▶ [MATERIAL SUPPLIED]
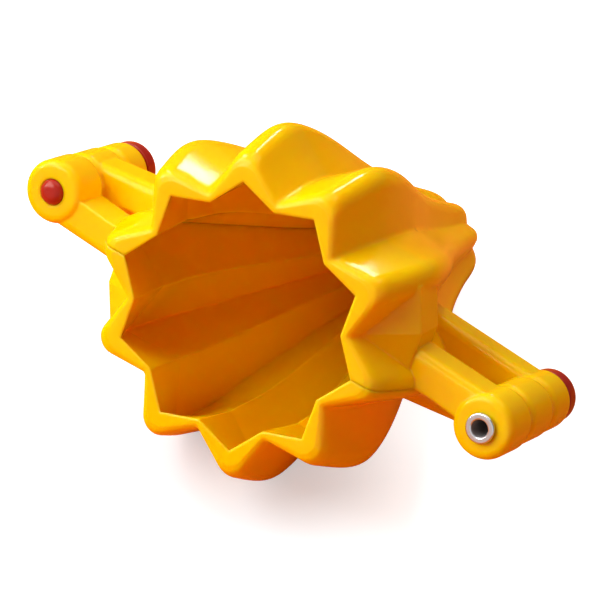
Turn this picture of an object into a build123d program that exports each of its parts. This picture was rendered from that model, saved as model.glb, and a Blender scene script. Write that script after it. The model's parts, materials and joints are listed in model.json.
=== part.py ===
from build123d import *
import math
import os

# Lengths are in millimetres. The mould is drawn with its own axis along +Y, the mouth in the plane Y = 0,
# the wings along X and the parting plane at Z = 0. At the end everything is leaned over as it lies.

# Star outline of the mouth and the rim
LOBES = 10
HALF_LOBE = math.pi / LOBES
MOUTH_TOOTH = 22.5
MOUTH_VALLEY = 19.15
RIM_TOOTH = 29.0
RIM_VALLEY = 20.9
RIM_DEPTH = 2.2
RIM_TOOTH_TURN = 2.2
RIM_VALLEY_TURN = 0.9
WALL = 2.2

# Outline along the axis: the rim flares to the shoulder, then comes a swollen cone and a rounded nose
TOOTH_FLARE = 0.33
VALLEY_FLARE = 0.24
SHOULDER = 11.7
SHOULDER_SOFT = 1.0
CONE_SLOPE = 0.29
CONE_APEX = 106.0
SWELL = 6.4
SWELL_AT = 15.8
SWELL_SPREAD = 24.5
FLUTE_TIP = 0.21
FLUTE_MORE = 0.085
FLUTE_AT = 13.5
FLUTE_SPREAD = 15.5
NOSE_START = 70.0
LENGTH = 80.3

# Rounding of ridges and valleys, which fades towards the tip
LOBE_ROUND = 3.2
VALLEY_ROUND = 0.8
FADE_RADIUS = 12.0

# Sections that the outside is lofted through, in the rim, along the body and round the nose
RIM_STEPS = 4
BODY_STEPS = 16
BODY_GROWTH = 1.5
INNER_STEPS = 7
NOSE_STEPS = 5
NOSE_TURN = math.radians(83.7)

# Flat-sided filling of the valley above the fork, which fades towards the rim and the tip
FLANK = 27.8
FLANK_TOP = 9.3
FLANK_RIDGE = (24.7, 16.6)
FLANK_PLACES = ((1.8, 0.7), (9.0, 1.0), (16.0, 0.98), (34.0, 0.64))

# Wings and barrels
HALF_SPAN = 43.1
FRONT_KNUCKLE_R = 5.5
MIDDLE_KNUCKLE_R = 5.25
REAR_KNUCKLE_R = 5.05
KNUCKLE_ROUND = 1.4
BARREL_FRONT = 8.8
FRONT_KNUCKLE = 8.2
MIDDLE_KNUCKLE = 8.6
REAR_KNUCKLE = 6.8
SIDE_GAP = 0.3
PARTING_GAP = 0.06
ARM_DROP = 0.5
ARM_INSET = 0.5
ARM_ROUND = 1.6
ARM_ROOT = 16.0
ARM_RISE = 0.09
ARM_SAG = 1.5
SAG_START = 32.2

# Pins
PIN_R = 2.25
PIN_CLEARANCE = 0.05
PIN_PROUD = 1.0
TIP_ROUND = 1.4
HEAD_R = 4.8
CAP_R = 4.6
HEAD_THICK = 3.2
HEAD_ROUND = 1.3
HEAD_GAP = 0.1
RIVET_BORE_R = 1.45
FLANGE_R = 2.6
FLANGE_THICK = 0.7
FLANGE_ROUND = 0.32
CAP_PLUG = 5.0

# The body rests on two shoulder lobes and on the same two lobes near the tip
REST_TILT = 20.3

MIDDLE_START = BARREL_FRONT + FRONT_KNUCKLE + SIDE_GAP
REAR_START = MIDDLE_START + MIDDLE_KNUCKLE + SIDE_GAP
BARREL_REAR = REAR_START + REAR_KNUCKLE
BORE_R = PIN_R + PIN_CLEARANCE


def soft_min(first, second, softness):
    # The smaller of two values, with a smooth change from one to the other
    return min(first, second) - softness * math.log1p(math.exp(-abs(first - second) / softness))


def body_radii(y):
    # Ridge and valley radius of the body behind the rim, before the nose closes
    cone = CONE_SLOPE * (CONE_APEX - y)
    swell = SWELL * math.exp(-(((y - SWELL_AT) / SWELL_SPREAD) ** 2))
    flute = FLUTE_TIP + FLUTE_MORE * math.exp(-(((y - FLUTE_AT) / FLUTE_SPREAD) ** 2))
    tooth = soft_min(RIM_TOOTH + TOOTH_FLARE * y, cone + swell, SHOULDER_SOFT)
    valley = soft_min(RIM_VALLEY + VALLEY_FLARE * y, (cone + swell) * (1 - flute), SHOULDER_SOFT)
    return tooth, valley


def nose_share(y, length):
    if y <= NOSE_START:
        return 1.0
    return math.sqrt(1 - ((y - NOSE_START) / (length - NOSE_START)) ** 2)


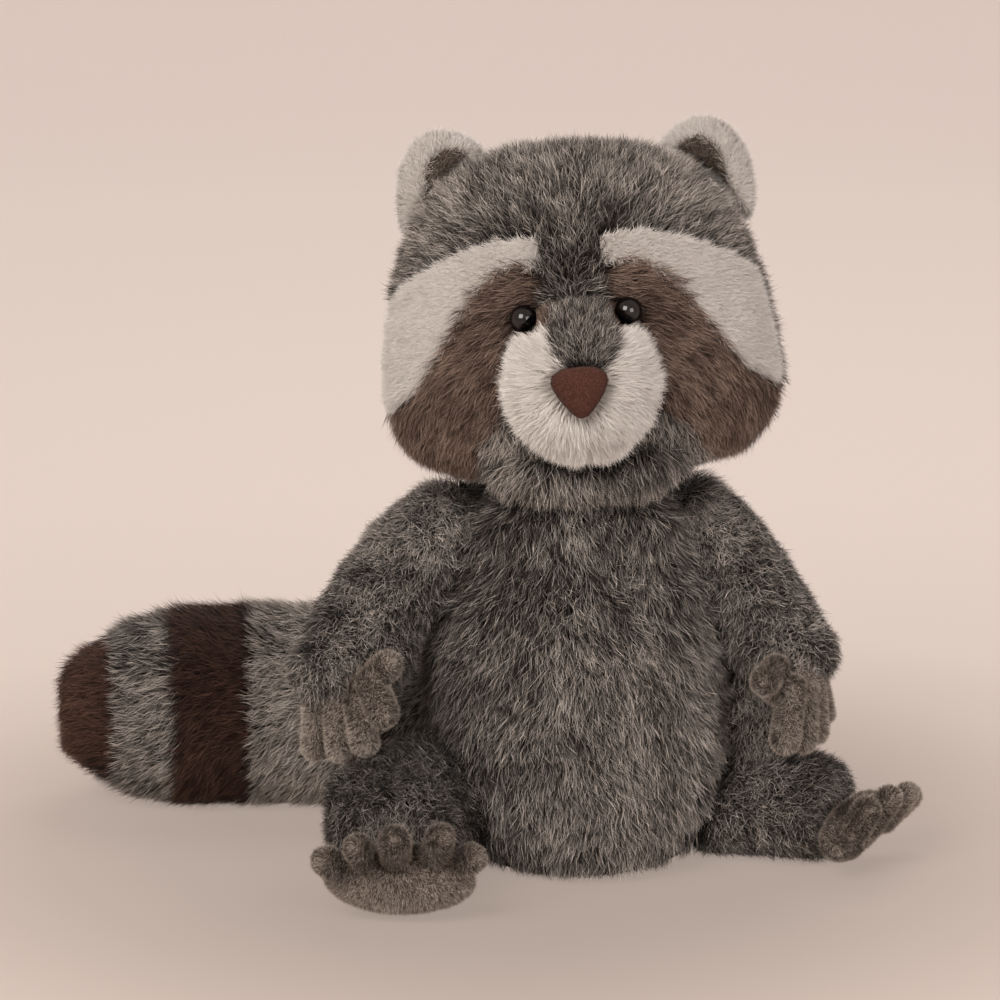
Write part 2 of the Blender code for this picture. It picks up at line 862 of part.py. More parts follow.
def head_surface(x, z, grow=0.0):
    """How far forward the head's face reaches at a place below its middle."""
    drop = abs(z / HEAD_BELOW) ** HEAD_SQUARE_BELOW
    spread = (1 - drop) ** (1 / HEAD_SQUARE_BELOW)
    width = spread * (HEAD_HALF_WIDTH - HEAD_NARROWING * z)
    share = (1 - abs(x / width) ** HEAD_ROUNDNESS) ** (1 / HEAD_ROUNDNESS)
    return -(spread * HEAD_FRONT * share + grow)


def side_name(side):
    return "left" if side > 0 else "right"


def eye_place(side):
    x, z = side * EYE_SPACING, -EYE_DROP
    return Vector((x, head_surface(x, z, -EYE_SUNK), z))


def make_eyes(shop):
    """Both eyes with their washers, and the cutters that make room for them."""
    rooms = {1: [], -1: []}
    for side, side_rooms in rooms.items():
        label = side_name(side)
        made = [
            turned(f"eye_{label}", shop.parts, eye_profile(), EYE_PLASTIC, False),
            turned(f"eye_washer_{label}", shop.parts, washer_profile(), WASHER_PLASTIC, True),
        ]
        for name, profile in (("eye", eye_profile(GAP)), ("washer", washer_room_profile())):
            room = turned(f"{name}_room_{label}", shop.cutters, profile, EYE_PLASTIC, False)
            room.hide_render = True
            room.display_type = "WIRE"
            side_rooms.append(room)
        for piece in made + side_rooms:
            piece.parent = shop.head_frame
            piece.location = eye_place(side)
            piece.rotation_euler.x = math.radians(90)
    return rooms


def ear_matrix(side):
    place = Vector((side * (HEAD_HALF_WIDTH - EAR_INSET), EAR_BACK, HEAD_ABOVE - EAR_DROP))
    return Matrix.Translation(place) @ Matrix.Rotation(side * EAR_SPLAY, 4, "Y")


def ear_form(side, grow=0.0):
    bm = ball(
        (0, 0, 0),
        EAR_HALF_WIDTH,
        EAR_HALF_DEPTH,
        EAR_HALF_DEPTH,
        EAR_HALF_HEIGHT,
        EAR_HALF_HEIGHT,
        square_above=EAR_SQUARE,
        square_below=EAR_SQUARE,
        narrowing=EAR_NARROWING,
        grow=grow,
    )
    bmesh.ops.transform(bm, matrix=ear_matrix(side), verts=bm.verts)
    return bm


def lining_outline(inset):
    """The ear's own outline seen from the front, taken in by its rim."""
    half_height = EAR_HALF_HEIGHT - inset
    made = []
    for step in range(EAR_LINING_STEPS):
        angle = 2 * math.pi * (step + 0.5) / EAR_LINING_STEPS
        level = math.sin(angle)
        spread = (1 - abs(level) ** EAR_SQUARE) ** (1 / EAR_SQUARE)
        height = half_height * level
        width = EAR_HALF_WIDTH - EAR_NARROWING * height - inset
        made.append((math.copysign(spread * width, math.cos(angle)), height))
    return tuple(made)


def lining_cut(side, reach, inset):
    """What takes the dark cloth inside an ear out of its front, down to a depth."""
    bm = prism(lining_outline(inset), -EAR_HALF_DEPTH * 2, reach - EAR_HALF_DEPTH)
    bmesh.ops.translate(bm, verts=bm.verts, vec=(-side * EAR_LINING_SHIFT, 0, 0))
    bmesh.ops.transform(bm, matrix=ear_matrix(side), verts=bm.verts)
    return bm


def nose_form(grow=0.0):
    centre = muzzle_centre() + Vector((0, -MUZZLE_REACH, -NOSE_DROP))
    return ball(
        centre,
        NOSE_HALF_WIDTH,
        NOSE_THICKNESS,
        NOSE_THICKNESS * 2,
        NOSE_HALF_HEIGHT,
        NOSE_HALF_HEIGHT,
        square_above=NOSE_SQUARE,
        square_below=NOSE_SQUARE,
        narrowing=-NOSE_NARROWING,
        grow=grow,
        tufted=False,
        segments=NOSE_SEGMENTS,
        rings=NOSE_RINGS,
    )


def make_head(shop):
    """The head with its sewn patches, muzzle, nose, ears and eyes."""
    frame = shop.head_frame
    head_room = shop.cutter("head_room", head_form(GAP), frame)
    core = shop.cutter("head_core", head_form(-PILE_DEPTH), frame)
    core_room = shop.cutter("head_core_room", head_form(-PILE_DEPTH - GAP), frame)
    muzzle_room = shop.cutter("muzzle_room", muzzle_form(GAP), frame)
    eye_rooms = make_eyes(shop)

    head = shop.part("head", head_form(), GREY_PLUSH, frame)
    muzzle = shop.part("muzzle", muzzle_form(), WHITE_PLUSH, frame)
    boolean(muzzle, head_room)
    for side in (1, -1):
        cheek, room = make_face_side(shop, side, core, core_room)
        boolean(head, room)
        for eye_room in eye_rooms[side]:
            boolean(head, eye_room)
            boolean(cheek, eye_room)
        boolean(muzzle, eye_rooms[side][0])

    make_bridge(shop, frame, muzzle, head_room)
    make_ruff(shop, frame, head_room, muzzle_room)
    make_ears(shop, frame, head_room)
    nose = shop.part("nose", nose_form(), NOSE_SUEDE, frame)
    boolean(nose, muzzle_room)
    return head_room


def patch_cut(shop, name, front_outline, side_outline, grow=0.0):
    """Where a patch lies: inside its outline from the front and its outline from the side."""
    front = -(HEAD_FRONT + PILE_DEPTH * 4)
    reach = HEAD_HALF_WIDTH * 2
    cut = shop.cutter(name, prism(front_outline, front - grow, HEAD_BACK), shop.head_frame)
    side = prism(widened(side_outline, grow), -reach, reach, sideways=True)
    boolean(cut, shop.cutter(f"{name}_side", side, shop.head_frame), "INTERSECT")
    return cut


def make_face_side(shop, side, core, core_room):
    """One white brow and one brown cheek, and the shallow pocket that they lie in."""
    frame = shop.head_frame
    label = side_name(side)
    brow_outline = BROW_OUTLINE if side > 0 else mirrored(BROW_OUTLINE)
    cheek_outline = CHEEK_OUTLINE if side > 0 else mirrored(CHEEK_OUTLINE)
    brow_edge = ragged(brow_outline)
    brow_cut = patch_cut(shop, f"brow_cut_{label}", brow_edge, brow_side())
    brow_room = patch_cut(
        shop, f"brow_room_{label}", widened(brow_edge, GAP), brow_side(), GAP
    )
    cheek_cut = patch_cut(shop, f"cheek_cut_{label}", cheek_outline, CHEEK_SIDE)
    pocket = patch_cut(
        shop, f"cheek_room_{label}", widened(cheek_outline, GAP), CHEEK_SIDE, POCKET_GAP
    )
    brow = shop.part(f"brow_patch_{label}", head_form(BROW_PROUD), WHITE_PLUSH, frame)
    boolean(brow, brow_cut, "INTERSECT")
    boolean(brow, core)
    cheek = shop.part(f"cheek_patch_{label}", head_form(), BROWN_PLUSH, frame)
    boolean(cheek, cheek_cut, "INTERSECT")
    boolean(cheek, brow_room)
    boolean(cheek, core)
    boolean(pocket, brow_room, "UNION")
    boolean(pocket, core_room)
    return cheek, pocket


def make_bridge(shop, frame, muzzle, head_room):
    """The grey patch on top of the muzzle, let into it above the nose."""
    near = muzzle_centre().y - MUZZLE_REACH - PILE_DEPTH * 2
    far = muzzle_centre().y + MUZZLE_SINK
    nose_room = shop.cutter("nose_room", nose_form(GAP), frame)
    edge = ragged(BRIDGE_OUTLINE)
    cut = shop.cutter("bridge_cut", prism(edge, near, far), frame)
    room = shop.cutter("bridge_room", prism(widened(edge, GAP), near - GAP, far + GAP), frame)
    core = shop.cutter("muzzle_core", muzzle_form(-PILE_DEPTH), frame)
    core_room = shop.cutter("muzzle_core_room", muzzle_form(-PILE_DEPTH - GAP), frame)
    boolean(room, core_room)
    boolean(muzzle, room)
    bridge = shop.part("muzzle_bridge", muzzle_form(BRIDGE_PROUD), GREY_PLUSH, frame)
    boolean(bridge, cut, "INTERSECT")
    boolean(bridge, core)
    boolean(bridge, head_room)
    boolean(bridge, nose_room)


def make_ruff(shop, frame, head_room, muzzle_room):
    ruff = shop.part("chin_ruff", ruff_form(), GREY_PLUSH, frame)
    boolean(ruff, head_room)
    boolean(ruff, muzzle_room)


def make_ears(shop, frame, head_room):
    for side in (1, -1):
        label = side_name(side)
        ear = shop.part(f"ear_{label}", ear_form(side), WHITE_PLUSH, frame)
        cut = shop.cutter(
            f"lining_cut_{label}", lining_cut(side, EAR_LINING_DEPTH, EAR_RIM), frame
        )
        room = shop.cutter(
            f"lining_room_{label}", lining_cut(side, EAR_LINING_DEPTH + GAP, EAR_RIM - GAP), frame
        )
        boolean(ear, room)
        boolean(ear, head_room)
        lining = shop.part(
            f"ear_lining_{label}", ear_form(side, -EAR_LINING_SUNK), LINING_PLUSH, frame
        )
        boolean(lining, cut, "INTERSECT")
        boolean(lining, head_room)


def make_body(shop, head_room):
    ruff_room = shop.cutter("ruff_room", ruff_form(GAP), shop.head_frame)
    body = shop.part("body", cut_level(body_form()), GREY_PLUSH)
    boolean(body, head_room)
    boolean(body, ruff_room)
    return shop.cutter("body_room", body_form(GAP))


def make_limbs(shop, head_room, body_room):
    floor = bmesh.new()
    bmesh.ops.create_cube(floor, size=2 * FLOOR_REACH)
    bmesh.ops.translate(floor, verts=floor.verts, vec=(0, 0, -FLOOR_REACH))
    floor = shop.cutter("floor", floor)
    for side in (1, -1):
        label = side_name(side)
        arm = shop.part(f"arm_{label}", arm_form(side), GREY_PLUSH)
        boolean(arm, body_room)
        boolean(arm, head_room)
        leg = shop.part(f"leg_{label}", leg_form(side), GREY_PLUSH)
        boolean(leg, body_room)

        wrist = arm_points(side)[-1]
        palm = pad(
            wrist + Vector(PALM_STEP[side]),
            (PALM_HALF_WIDTH, PALM_HALF_THICKNESS, PALM_HALF_LENGTH),
            facing(PALM_FACING[side], (0, 0, 1)),
        )
        hand = shop.part(f"hand_{label}", paw(wrist, HAND_DIGITS[side], palm), PAW_PLUSH)
        sewn_in_one(hand)
        boolean(hand, shop.cutter(f"arm_room_{label}", arm_form(side, GAP)))

        ankle = leg_points(side)[-1]
        sole = pad(
            ankle + Vector(SOLE_STEP[side]),
            (SOLE_HALF_WIDTH, SOLE_HALF_THICKNESS, SOLE_HALF_LENGTH),
            facing(SOLE_FACING[side], SOLE_UP[side]),
        )
        foot = shop.part(f"foot_{label}", paw(ankle, FOOT_DIGITS[side], sole), PAW_PLUSH)
        sewn_in_one(foot)
        boolean(foot, shop.cutter(f"leg_room_{label}", leg_form(side, GAP)))
        boolean(foot, floor)


def make_tail(shop, body_room):
    bands = tail_bands()
    for index in range(len(bands)):
        from_root = len(bands) - index
        brown = index % 2 == 0
        name = "tail_tip" if index == 0 else f"tail_{'brown' if brown else 'grey'}_band_{from_root}"
        kind = TAIL_BROWN_PLUSH if brown else GREY_PLUSH
        band = shop.part(name, tail_band(bands, index), kind)
        if bands[index][0] < TAIL_IN_BODY:
            boolean(band, body_room)


def main():
    clear_scene()
    shop = Workshop()
    head_room = make_head(shop)
    body_room = make_body(shop, head_room)
    make_limbs(shop, head_room, body_room)
    make_tail(shop, body_room)


main()
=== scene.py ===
"""Plush raccoon: stuffed skins, long and short pile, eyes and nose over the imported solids.

Metres, +Z up, facing -Y. Left and right are the raccoon's own, so its left side is at +X.
"""

import math
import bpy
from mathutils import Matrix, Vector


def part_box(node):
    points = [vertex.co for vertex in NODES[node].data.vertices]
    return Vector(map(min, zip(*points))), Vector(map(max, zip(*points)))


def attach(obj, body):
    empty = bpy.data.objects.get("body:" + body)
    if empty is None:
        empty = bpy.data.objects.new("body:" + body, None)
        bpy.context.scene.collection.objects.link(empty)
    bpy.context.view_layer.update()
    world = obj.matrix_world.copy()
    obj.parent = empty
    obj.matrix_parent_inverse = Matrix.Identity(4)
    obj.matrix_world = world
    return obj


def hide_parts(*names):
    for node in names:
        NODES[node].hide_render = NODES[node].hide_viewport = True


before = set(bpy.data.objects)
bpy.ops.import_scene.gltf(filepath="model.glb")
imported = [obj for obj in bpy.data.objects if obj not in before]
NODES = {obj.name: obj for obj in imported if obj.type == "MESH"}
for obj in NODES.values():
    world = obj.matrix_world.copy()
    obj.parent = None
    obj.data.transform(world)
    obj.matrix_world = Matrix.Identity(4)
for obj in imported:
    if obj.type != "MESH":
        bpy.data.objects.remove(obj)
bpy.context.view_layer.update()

import zlib
from collections import namedtuple

import bmesh
import bpy
import numpy as np
from bpy.props import FloatProperty, FloatVectorProperty, PointerProperty
from mathutils import Euler, Matrix, Vector
from mathutils.bvhtree import BVHTree
from mathutils.kdtree import KDTree

bl_info = {
    "name": "Plush raccoon",
    "version": (1, 0, 0),
    "blender": (4, 5, 0),
    "location": "3D View > Sidebar > Plush Raccoon",
    "description": "Dresses the raccoon's solids in stuffed skins, pile cloth, eyes and a nose",
    "category": "Object",
}

MM = 0.001
SIDES = ("left", "right")

# The head's own frame, in which the face looks along -Y
HEAD_FRAME = (
    Matrix.Translation((-0.0003, -0.0020, 0.1978))
    @ Matrix.Rotation(math.radians(-12.0), 4, "X")
    @ Matrix.Rotation(math.radians(-2.2), 4, "Z")
    @ Matrix.Rotation(math.radians(-4.4), 4, "Y")
)
MUZZLE_MIDDLE = (0.0, -0.0600, -0.0275)
NOSE_MIDDLE = (0.0, -0.0780, -0.0310)
CROWN_POLE = (0.0, -0.0600, -0.0020)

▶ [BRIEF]
Copy out the listing above, line by line and exactly, from its first line to the line holding "0.98), (34.0, 0.64))", inclusive.

▶ [ANSWER TO THE TASK]
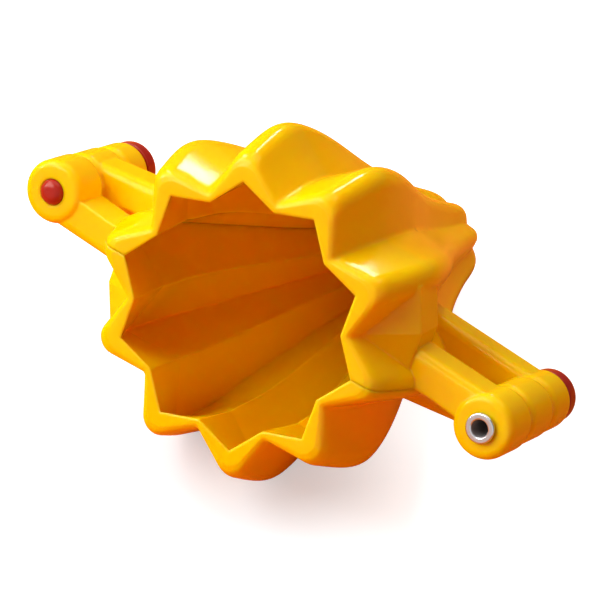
Turn this picture of an object into a build123d program that exports each of its parts. This picture was rendered from that model, saved as model.glb, and a Blender scene script. Write that script after it. The model's parts, materials and joints are listed in model.json.
=== part.py ===
from build123d import *
import math
import os

# Lengths are in millimetres. The mould is drawn with its own axis along +Y, the mouth in the plane Y = 0,
# the wings along X and the parting plane at Z = 0. At the end everything is leaned over as it lies.

# Star outline of the mouth and the rim
LOBES = 10
HALF_LOBE = math.pi / LOBES
MOUTH_TOOTH = 22.5
MOUTH_VALLEY = 19.15
RIM_TOOTH = 29.0
RIM_VALLEY = 20.9
RIM_DEPTH = 2.2
RIM_TOOTH_TURN = 2.2
RIM_VALLEY_TURN = 0.9
WALL = 2.2

# Outline along the axis: the rim flares to the shoulder, then comes a swollen cone and a rounded nose
TOOTH_FLARE = 0.33
VALLEY_FLARE = 0.24
SHOULDER = 11.7
SHOULDER_SOFT = 1.0
CONE_SLOPE = 0.29
CONE_APEX = 106.0
SWELL = 6.4
SWELL_AT = 15.8
SWELL_SPREAD = 24.5
FLUTE_TIP = 0.21
FLUTE_MORE = 0.085
FLUTE_AT = 13.5
FLUTE_SPREAD = 15.5
NOSE_START = 70.0
LENGTH = 80.3

# Rounding of ridges and valleys, which fades towards the tip
LOBE_ROUND = 3.2
VALLEY_ROUND = 0.8
FADE_RADIUS = 12.0

# Sections that the outside is lofted through, in the rim, along the body and round the nose
RIM_STEPS = 4
BODY_STEPS = 16
BODY_GROWTH = 1.5
INNER_STEPS = 7
NOSE_STEPS = 5
NOSE_TURN = math.radians(83.7)

# Flat-sided filling of the valley above the fork, which fades towards the rim and the tip
FLANK = 27.8
FLANK_TOP = 9.3
FLANK_RIDGE = (24.7, 16.6)
FLANK_PLACES = ((1.8, 0.7), (9.0, 1.0), (16.0, 0.98), (34.0, 0.64))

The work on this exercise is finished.